La mobilisation des enseignants
Face à ces attaques menées tambour battant, la réaction des directions syndicales est souvent décevante. La CGT et SUD sont clairement opposés aux réformes. Mais les autres syndicats se contentent de souligner la dangerosité de ces réformes, tout en se félicitant de la moindre « avancée ». Pour toute action, elles invitent les personnels à signer des pétitions et à écrire aux parlementaires...

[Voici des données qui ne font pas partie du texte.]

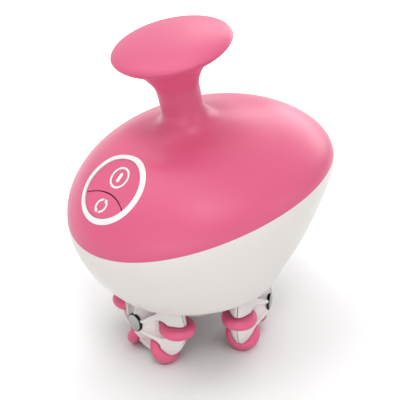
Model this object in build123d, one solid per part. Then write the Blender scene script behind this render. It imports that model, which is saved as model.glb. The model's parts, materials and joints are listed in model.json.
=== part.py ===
"""Hand-held roller massager, built as an assembly of separate pieces.

Millimetres, +Z up. The origin is on the floor, on the axis of the turntable.
The control panel is at the front, towards -Y. Every node is written in place.
"""

from build123d import *
from functools import cache
import math
import os

os.makedirs("parts", exist_ok=True)

# Housing outline
half_width = 73.0
half_length = 85.0
seam_y = 4.4
seam_z = 113.2
seam_tilt = 12.4
seam_droop = 5.9
front_taper = 0.059
dome_height = 32.9
dome_power = 1.73
dome_root = 1.69
dome_lean = 7.6
dome_fill = 11.6
bowl_power = 1.715
bowl_tilt_power = 0.376
bowl_bulge_y = 1.65
bowl_bulge_z = 0.6
rim_radius = 52.6
rim_z = 47.5
section_points = 16

# Housing walls and the lap between cover and bowl
wall = 2.4
rim_wall = 1.2
rim_chamfer = 0.8
tongue_height = 3.0
tongue_wall = 1.0
tongue_gap = 0.15

# Handle
handle_y = -13.2
handle_z = 190.6
handle_tilt = 14.25
knob_radius = 33.6
knob_top = 6.6
crown_side = 0.346
crown_flat = 0.834
neck_radius = 12.2
neck_shift = 2.3
flare_foot = -49.0
flare_width = 18.0
flare_height = 13.0
handle_wall = 2.4
underside = [(0.37, -22.7), (0.49, -14.1), (0.67, -7.4), (0.84, -4.3), (0.95, -2.2), (1.0, 0.0)]
septum_level = -26.0
septum_thickness = 3.0
cap_post_radius = 5.0

# Control panel
panel_level = 0.622
panel_sink = 2.8
panel_lean = 1.05
ring_outer = 21.5
ring_inner = 18.3
ring_depth = 1.0
button_gap = 0.25
divider_gap = 0.7
key_wall = 1.4
flange_extra = 1.2
flange_depth = 3.9
flange_thickness = 1.2
button_travel = 0.8
divider_crown = -3.4
divider_end = -8.0
divider_half = 15.2
power_spot = 7.0
mode_spot = -11.2
symbol_depth = 0.4
power_ring_radius = 6.6
mode_ring_radius = 4.3
symbol_stroke = 1.3

# Button board
board_depth = 10.5
board_thickness = 1.6
board_half_width = 26.0
board_half_height = 13.5
board_boss_offset = 23.4
board_room = 0.5
switch_size = 6.0
switch_height = 3.5

# Wheels and rollers
wheel_count = 3
roller_count = 6
wheel_turn = 2.0
wheel_offset = 34.8
roller_pitch = 22.0
roller_radius = 10.95
roller_edge = 3.6
roller_gap = 0.5
pin_radius = 1.2
hub_radius = 7.4
hub_reach = 14.6
petal_radius = 28.6
split_chamfer = 0.35
axle_radius = 2.5
clip_room_radius = 4.8
cap_radius = 5.9
cap_sink = 1.0
cap_bulge = 1.0
running_fit = 0.05
press_fit = 0.01
axle_z = (roller_pitch + roller_radius - roller_edge) * math.cos(math.radians(30.0)) + roller_edge

# Turntable
plate_radius = 50.4
plate_low = 45.3
plate_high = 48.3
wheel_clear = 2.4
core_radius = 17.0
core_low = 20.0
core_high = 63.5
boss_radius = 7.5
boss_gap = 0.4
shaft_radius = 3.0
shaft_low = 35.0
shaft_high = 76.0
screw_pocket_radius = 4.6
screw_pocket_top = 24.5

# Deck, drive and electrics
deck_radius = 58.0
deck_low = 66.0
deck_high = 70.0
deck_boss_radius = 3.6
deck_boss_circle = 55.0
deck_boss_length = 12.0
bearing_radius = 5.0
bearing_flange = 7.0
gearbox_radius = 18.5
gearbox_height = 24.0
motor_radius = 17.0
motor_height = 31.0
gearbox_screw_circle = 13.5
cell_radius = 9.2
cell_length = 65.0
cell_x = 33.0
tray_floor = 1.5
pillar_radius = 4.0
pillar_board_gap = 2.45
front_pillar_x = 17.0
back_pillar_x = 30.0
back_pillar_y = 43.0
socket_level = 0.45
socket_radius = 5.5
socket_bore = 2.75
socket_length = 13.0
socket_flange_radius = 7.0
socket_sink = 1.0
main_board_lift = 6.0

# Screws
m3_radius = 1.5
m3_head_radius = 2.75
m3_head_height = 1.9
m2_radius = 1.0
m2_head_radius = 1.9
m2_head_height = 1.3
m2_boss_radius = 2.6
m4_radius = 2.0
m4_head_radius = 3.6
m4_head_height = 2.6
head_gap = 0.25
cover_screw_grip = 9.0


# Places and directions

seam_axis = Vector(0, -math.sin(math.radians(seam_tilt)), math.cos(math.radians(seam_tilt)))
seam_centre = Vector(0, seam_y, seam_z)
equator = seam_centre - seam_axis * (seam_droop / 2)


def tilted_plane(centre, tilt):
    """Plane whose normal leans towards the front by tilt degrees."""
    lean = math.radians(tilt)
    return Plane(origin=centre, x_dir=(1, 0, 0), z_dir=(0, -math.sin(lean), math.cos(lean)))


handle_plane = tilted_plane(Vector(0, handle_y, handle_z), handle_tilt)
neck_plane = Plane(handle_plane * Pos(0, -neck_shift, 0))


def wheel_plane(index):
    """Plane at a wheel's centre: normal outward along the axle, x axis straight down."""
    turn = math.radians(-90.0 + wheel_turn + index * 360.0 / wheel_count)
    outward = Vector(math.cos(turn), math.sin(turn), 0)
    return Plane(origin=outward * wheel_offset + Vector(0, 0, axle_z), x_dir=(0, 0, -1), z_dir=outward)


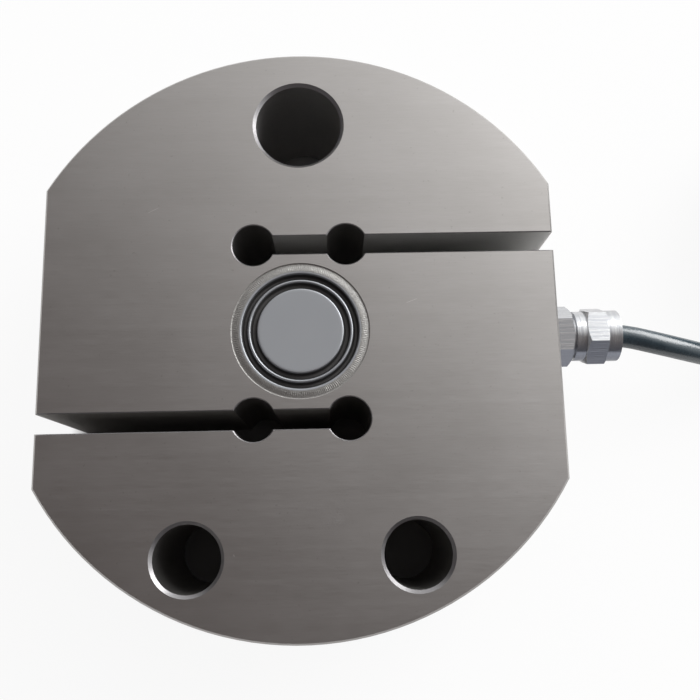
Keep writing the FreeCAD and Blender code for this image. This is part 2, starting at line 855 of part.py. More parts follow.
def make_cable_entry():
    """Stretch of the cable that the gland holds."""
    body = axis_body("cable_entry")
    ring = new_sketch(body, "entry_ring", "XY_Plane", cable_inner_end)
    add_circle(ring, ZERO, ZERO, cable_radius, "ring")
    grow(body, ring, "entry_pad", nose_end - cable_inner_end)
    return body


def make_cable_lead():
    """Free stretch of the cable, from the gland to the coil."""
    start = Vector(number(nose_end), number(size["gland_offset"]), number(half_thickness))
    end = Vector(number(size["coil_x"]), number(size["cable_entry_y"]), number(coil_low + cable_radius))
    along = Vector(1, 0, 0)
    points = [start, start + along * number(size["lead_first_run"])]
    points += [Vector(*point) for point in LEAD_POINTS]
    points += [end - along * number(size["lead_last_run"]), end]
    radii = []
    for before, here, after in zip(points, points[1:], points[2:]):
        runs = ((here - before).Length, (after - here).Length)
        half_turn = (here - before).getAngle(after - here) / 2
        radii.append(0.45 * min(runs) / math.tan(half_turn))
    print("cable lead radii", [round(radius, 1) for radius in radii])
    path = joined_path(points, radii)
    radius = number(cable_radius)
    tube = round_tube(path, radius)
    print("cable lead length", round(path.Length, 2), "volume over section",
          round(tube.Volume / (math.pi * radius ** 2), 2))
    return solid("cable_lead", tube)


def make_cable_coil():
    """Outer shape of the tied coil, with a notch at each end of the cable."""
    body = new_body("cable_coil")
    section = new_sketch(body, "coil_section", "XZ_Plane")
    add_box(section, coil_inner, coil_outer, coil_low, coil_high, "coil")
    turned = turn(body, section, "coil_ring")

    before = body.Shape.Volume
    corners = body.newObject("PartDesign::Chamfer", "coil_corners")
    rims = []
    for index, edge in enumerate(turned.Shape.Edges, start=1):
        if isinstance(edge.Curve, Part.Circle) and abs(edge.BoundBox.ZLength) < NEAR:
            rims.append("Edge{}".format(index))
    corners.Base = (turned, rims)
    bind(corners, "Size", size["coil_corner"])
    settle(body, corners, before)

    gap = size["notch_clearance"]
    entry = new_sketch(body, "entry_notch", "YZ_Plane")
    low_y = -outer_turn - cable_radius - OVERCUT
    add_box(entry, low_y, -outer_turn + cable_radius + gap, ZERO,
            coil_low + size["cable_diameter"] + gap, "notch")
    cut(body, entry, "entry_notch_cut", coil_outer)

    ending = new_sketch(body, "ending_notch", "YZ_Plane")
    add_box(ending, -inner_turn - cable_radius - gap, OVERCUT - coil_inner,
            coil_high - size["cable_diameter"] - gap, coil_high + OVERCUT, "notch")
    before = body.Shape.Volume
    groove = body.newObject("PartDesign::Groove", "ending_notch_cut")
    groove.Profile = ending
    groove.ReferenceAxis = (origin_feature(body, "Z_Axis"), [""])
    bind(groove, "Angle", size["sleeve_arc"] + size["core_tail_arc"] + size["tail_notch_spare"])
    settle(body, groove, before)
    place(body, x=size["coil_x"], y=coil_y)
    return body


TIES = [("coil_tie_left", 150.0), ("coil_tie_right", -30.0)]


def make_tie(label, angle):
    """Strap wrapped round the section of the coil."""
    body = new_body(label)
    wrap = size["tie_thickness"]
    span = size["tie_width"] / size["coil_mid_radius"] * math.degrees(1)
    outer = new_sketch(body, label + "_outer", "XZ_Plane")
    add_box(outer, coil_inner - wrap, coil_outer + wrap, coil_low - wrap, coil_high + wrap, "outer")
    turn(body, outer, label + "_band", angle=span)
    inner = new_sketch(body, label + "_inner", "XZ_Plane")
    add_box(inner, coil_inner, coil_outer, coil_low, coil_high, "inner")
    turn(body, inner, label + "_hollow", kind="PartDesign::Groove", angle=span)
    place(body, x=size["coil_x"], y=coil_y, angle=angle)
    return body


def arc_tube(radius, reach, level, start, span):
    """Round tube on an arc about the coil's axis."""
    centre = Vector(number(size["coil_x"]), number(coil_y), level)
    arc = Part.makeCircle(reach, centre, Vector(0, 0, 1), start, start + span)
    return round_tube(Part.Wire(arc), radius)


tail_level = number(coil_high - cable_radius)
tail_reach = number(inner_turn)
sleeve_start = 270.0
sleeve_span = number(size["sleeve_arc"])
core_start = sleeve_start + sleeve_span / 2


def make_end_sleeve():
    """Shrink sleeve over the stripped end of the cable, on top of the coil."""
    outer = arc_tube(number(cable_radius), tail_reach, tail_level, sleeve_start, sleeve_span)
    inside = number(cable_radius - size["sleeve_wall"])
    return solid("end_sleeve", outer.cut(arc_tube(inside, tail_reach, tail_level, core_start,
                                                  sleeve_span)))


def make_tail_core(colour, quarter):
    """Stripped core that lies on the coil beyond the sleeve, its end tinned."""
    seat = core_centre(quarter)
    radius = number(size["core_diameter"]) / 2
    span = number(size["core_tail_arc"] - size["core_tail_step"] * quarter)
    tube = arc_tube(radius, tail_reach + seat.y, tail_level + seat.z, core_start, span)
    return solid("tail_core_" + colour, tube)


def make_tail_screen():
    """Twisted screen wire in the middle of the stripped cores."""
    radius = number(size["core_offset"] - size["core_diameter"] / 2)
    span = number(size["core_tail_arc"] - size["core_tail_step"] * 3)
    return solid("tail_screen_wire", arc_tube(radius, tail_reach, tail_level, core_start, span))


# ------------------------------------------------------------------ build

pieces = [
    make_spring_element(),
    make_diaphragm("front_diaphragm", True),
    make_diaphragm("rear_diaphragm", False),
    make_weld_bead("front_weld_bead", True),
    make_weld_bead("rear_weld_bead", False),
]
for gauge_label, gauge_place in GAUGES:
    pieces.append(make_gauge(gauge_label, gauge_place))
pieces += [make_board(), make_board_bond(), make_resistors(), make_gauge_leads()]
for core_colour, core_quarter in CORES:
    pieces.append(make_inner_core(core_colour, core_quarter))
pieces += [make_gland_body(), make_o_ring(), make_seal(), make_clamp_ring(), make_gland_nut()]
pieces += [make_cable_entry(), make_cable_lead(), make_cable_coil()]
for tie_label, tie_angle in TIES:
    pieces.append(make_tie(tie_label, tie_angle))
pieces.append(make_end_sleeve())
for core_colour, core_quarter in CORES:
    pieces.append(make_tail_core(core_colour, core_quarter))
pieces.append(make_tail_screen())

doc.recompute()
for thing in doc.Objects:
    if "Invalid" in thing.State or "Error" in thing.State:
        raise RuntimeError("failed object: " + thing.Name)
for piece in pieces:
    if piece.Shape.isNull() or not piece.Shape.isValid():
        raise RuntimeError("bad shape: " + piece.Label)

os.makedirs("parts", exist_ok=True)
for piece in pieces:
    piece.Shape.exportStep("parts/{}.step".format(piece.Label))
    print(piece.Label, len(piece.Shape.Solids), round(piece.Shape.Volume, 3))
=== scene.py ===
"""Looks of the S type load cell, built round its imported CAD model.

Lengths are in metres and angles in degrees. The disc lies on its rear face:
+Z runs through its thickness, +Y points at the large hole and +X at the gland.
"""
import json
import math

import bmesh
import bpy
from mathutils import Matrix, Vector


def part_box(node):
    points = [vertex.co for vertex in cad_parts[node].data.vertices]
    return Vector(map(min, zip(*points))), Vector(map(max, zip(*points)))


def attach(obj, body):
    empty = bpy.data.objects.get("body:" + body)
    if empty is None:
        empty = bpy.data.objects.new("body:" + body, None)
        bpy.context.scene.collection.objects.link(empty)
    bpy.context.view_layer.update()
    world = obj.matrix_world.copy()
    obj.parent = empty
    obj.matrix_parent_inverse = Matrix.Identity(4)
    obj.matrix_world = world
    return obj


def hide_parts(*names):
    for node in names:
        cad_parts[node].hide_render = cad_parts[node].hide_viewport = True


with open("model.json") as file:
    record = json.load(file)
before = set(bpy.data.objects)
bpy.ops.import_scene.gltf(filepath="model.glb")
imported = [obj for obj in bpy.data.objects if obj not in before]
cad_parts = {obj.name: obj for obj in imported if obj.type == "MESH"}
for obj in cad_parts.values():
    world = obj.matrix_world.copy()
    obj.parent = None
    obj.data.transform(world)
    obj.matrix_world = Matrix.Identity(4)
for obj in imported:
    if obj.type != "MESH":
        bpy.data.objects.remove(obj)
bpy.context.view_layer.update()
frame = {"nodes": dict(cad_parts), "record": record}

scene = bpy.context.scene
scene.view_settings.view_transform = "Standard"

disc_low, disc_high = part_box("spring_element")
coil_low, coil_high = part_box("cable_coil")
sheet_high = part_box("front_diaphragm")[1]
bead_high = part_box("front_weld_bead")[1]


def add_object(name, data):
    """Object with this data, in the scene."""
    thing = bpy.data.objects.new(name, data)
    scene.collection.objects.link(thing)
    return thing


# ------------------------------------------------------------------ camera

CAMERA_PLACE = (0.00655, -0.03738, 0.20094)
CAMERA_TURN = (11.379, -0.871, -1.258)
CAMERA_SENSOR_MM = 36.0
CAMERA_LENS_MM = 43.62
CAMERA_NEAREST = 0.01
CAMERA_FURTHEST = 100.0


def make_camera():
    """Camera over the lower half of the disc, looking down at it."""
    camera = add_object("camera", bpy.data.cameras.new("camera"))
    camera.location = CAMERA_PLACE
    camera.rotation_euler = [math.radians(angle) for angle in CAMERA_TURN]
    camera.data.sensor_width = CAMERA_SENSOR_MM
    camera.data.lens = CAMERA_LENS_MM
    camera.data.clip_start = CAMERA_NEAREST
    camera.data.clip_end = CAMERA_FURTHEST
    scene.camera = camera


make_camera()


# ------------------------------------------------------------------- cable

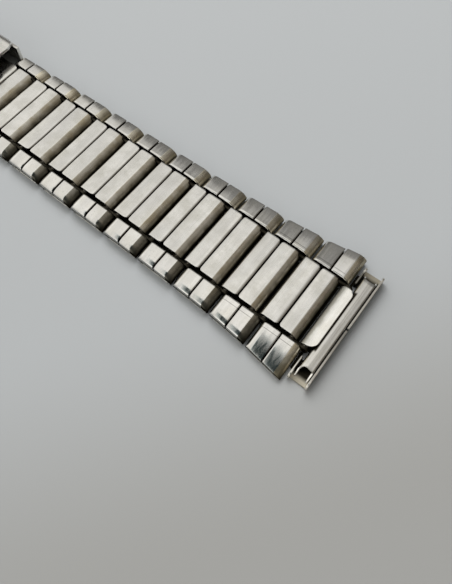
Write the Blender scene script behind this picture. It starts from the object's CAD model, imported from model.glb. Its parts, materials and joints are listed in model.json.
import json
import math

import bmesh
import bpy
from mathutils import Matrix, Vector, noise


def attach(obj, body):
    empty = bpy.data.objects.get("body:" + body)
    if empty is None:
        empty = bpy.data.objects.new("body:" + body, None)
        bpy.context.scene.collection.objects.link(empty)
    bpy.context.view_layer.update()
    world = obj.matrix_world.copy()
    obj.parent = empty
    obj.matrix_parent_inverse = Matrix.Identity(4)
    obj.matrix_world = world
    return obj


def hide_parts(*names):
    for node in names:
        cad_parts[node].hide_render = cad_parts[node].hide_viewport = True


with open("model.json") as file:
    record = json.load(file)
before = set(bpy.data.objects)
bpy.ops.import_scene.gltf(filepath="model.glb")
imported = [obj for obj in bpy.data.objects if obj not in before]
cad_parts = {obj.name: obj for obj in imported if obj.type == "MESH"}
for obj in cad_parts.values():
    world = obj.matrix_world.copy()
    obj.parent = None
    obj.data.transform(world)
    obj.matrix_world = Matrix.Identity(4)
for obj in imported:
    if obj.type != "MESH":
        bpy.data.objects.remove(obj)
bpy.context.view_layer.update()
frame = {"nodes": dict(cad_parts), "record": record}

# Sizes in millimetres. A row is drawn about its centre link's seam, with its end piece towards +X.
MM = 0.001
PITCH = 6.5
LONG_ROWS = 10
SHORT_ROWS = 5
HALVES = (("long", LONG_ROWS), ("short", SHORT_ROWS))
THICK = 2.0
SHEET = 0.3
GAP = 0.3
SEAM = 0.2
Y_AXIS = (0, 1, 0)

# Where the first row of each half lies, and the place of a piece that is copied where it is
LONG_X = 63.68
SHORT_X = -63.68
IN_PLACE = Matrix.Identity(4)

# The band's outline: half its width at the last side link, how it tapers and how it flares at the end
HALF_WIDTH = 8.95
TAPER = 1.15
TAPER_LENGTH = 65
FLARE = 1.65
FLARE_LENGTH = 6.2

# Centre links
CENTRE_HALF = 5.1
CENTRE_X0 = -2.78
CENTRE_X1 = 3.37
ADJUSTER_X0 = -7.28
FRONT_CORNER = 0.3
REAR_CORNER = 0.6
CENTRE_CUTS = (-4.9, -4, -3, -2, -1, 0, 1, 2, 3, 4, 4.9, 5.25)

# How far a centre link's flat reaches over the far slot, and the heights between which it does so
OVERHANG = 0.35
OVERHANG_LOW = 1.64
OVERHANG_HIGH = 1.7

# The strip under a centre link's front
LIP_SIZE = (0.6, 2 * CENTRE_HALF - 0.2, 0.12)
LIP_AT = (CENTRE_X1 - 0.1, 0, 0.08)

# Side links
SIDE_IN = 5.82
NEAR_IN = SIDE_IN - 0.19
SIDE_X0 = -1.73
SIDE_X1 = 4.47
SIDE_SEAM = 1.24
SIDE_SHEET = 0.26
WALL_FOOT = 0.42
LEAST_WALL = 0.02

# How far each seam has crept ahead on its row, and how far the caps of a row lean outwards, in degrees:
# near rear, near front, far rear and far front bar
SEAM_CREEP = (0.2, 0.0, -0.07, -0.1, 0.0, 0.1, 0.05, -0.05)
CAP_LEAN = (
    (8, 8, 6, 1),
    (3, 3, 6, 3.5),
    (4, 3, 5, 5),
    (2, 2, 5, 5),
    (3, 3, 5.5, 5.5),
    (2, 3, 5, 6),
    (3, 3, 3, 5),
    (4, 2, 3, 3),
)

# How the outer end of a cap is drawn down: distance from the edge and drop, then how much of each the far
# caps, the near caps and the near cap beside an end piece have
DRAWN_DOWN = ((1.5, 0.0), (1.2, 0.03), (0.9, 0.105), (0.6, 0.22), (0.35, 0.36), (0.15, 0.52), (0.0, 0.67))
FAR_DRAW = (1.0, 0.3)
NEAR_DRAW = (0.6, 0.5)
END_DRAW = (2.0, 1.0)

# How a cap's inner edge is turned down over the slot: distance from the edge and drop
TURNED_IN = ((0.0, 0.2), (0.04, 0.11), (0.1, 0.045), (0.17, 0.01), (0.27, 0), (0.4, 0))

# Pins and the plates that hold them. A bar has its two ends, foot and top.
NOSE_R = 0.85
FRONT_PIN = 2.57
NEXT_PIN = 4.57
PLATE_Y = (5.22, 5.62)
EYE_R = 0.7
PLATE_BARS = ((FRONT_PIN, NEXT_PIN, 0.3, 1.4), (-0.4, FRONT_PIN, 0.1, 0.7))

# End hook
HOOK_X0 = 3.72
TONGUE_X1 = 5.88
TONGUE_CORNER = 1.25
TONGUE_DROP = 0.12
TONGUE_SLOPE = 8
HOOK_CUTS = (-4.9, -4.5, -4, -3, -2, -1, 0, 1, 2, 3, 4, 4.5, 4.9)
FLANGE_HEIGHT = 1.3
FLANGE_MIDDLE = 0.75
STRIP_SIZE = (0.34, 2.6, 0.25)
STRIP_AT = (4.72, 7.0, 0.125)

# End tube
TUBE_X0 = 5.5
TUBE_X1 = 7.5
TUBE_FOOT = 0.35
TUBE_TOP = 1.845
TUBE_FRONT = 0.09
TUBE_REAR_R = 0.8
TUBE_FRONT_R = 0.3
TUBE_HALF = 7.55
TUBE_SLANT = 1.35
TUBE_SHEET = 0.25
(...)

Cette situation se traduit chez l’ensemble des enseignants par deux types de comportements : la résignation ou la radicalisation. Celle-ci s’exprime notamment dans le mouvement des « stylos rouges ». Il se veut apolitique et non-syndical (bien qu’on y retrouve de nombreux syndiqués) et regroupe environ 70 000 enseignants. Il est hétérogène et formule de nombreuses revendications, dont la première est la hausse du salaire. Il y a une volonté de passer à l’action, de s’exprimer et de s’organiser. Les nombreuses actions proposées par les stylos rouges sont désormais reprises par certains syndicats.
Les réformes Blanquer touchent l’ensemble des enseignants et beaucoup veulent se battre. Il est temps pour les syndicats d’unifier les personnels dans un mouvement de grande ampleur pour un meilleur système éducatif et de meilleures conditions de travail — et donc de meilleures conditions d’apprentissage pour les élèves.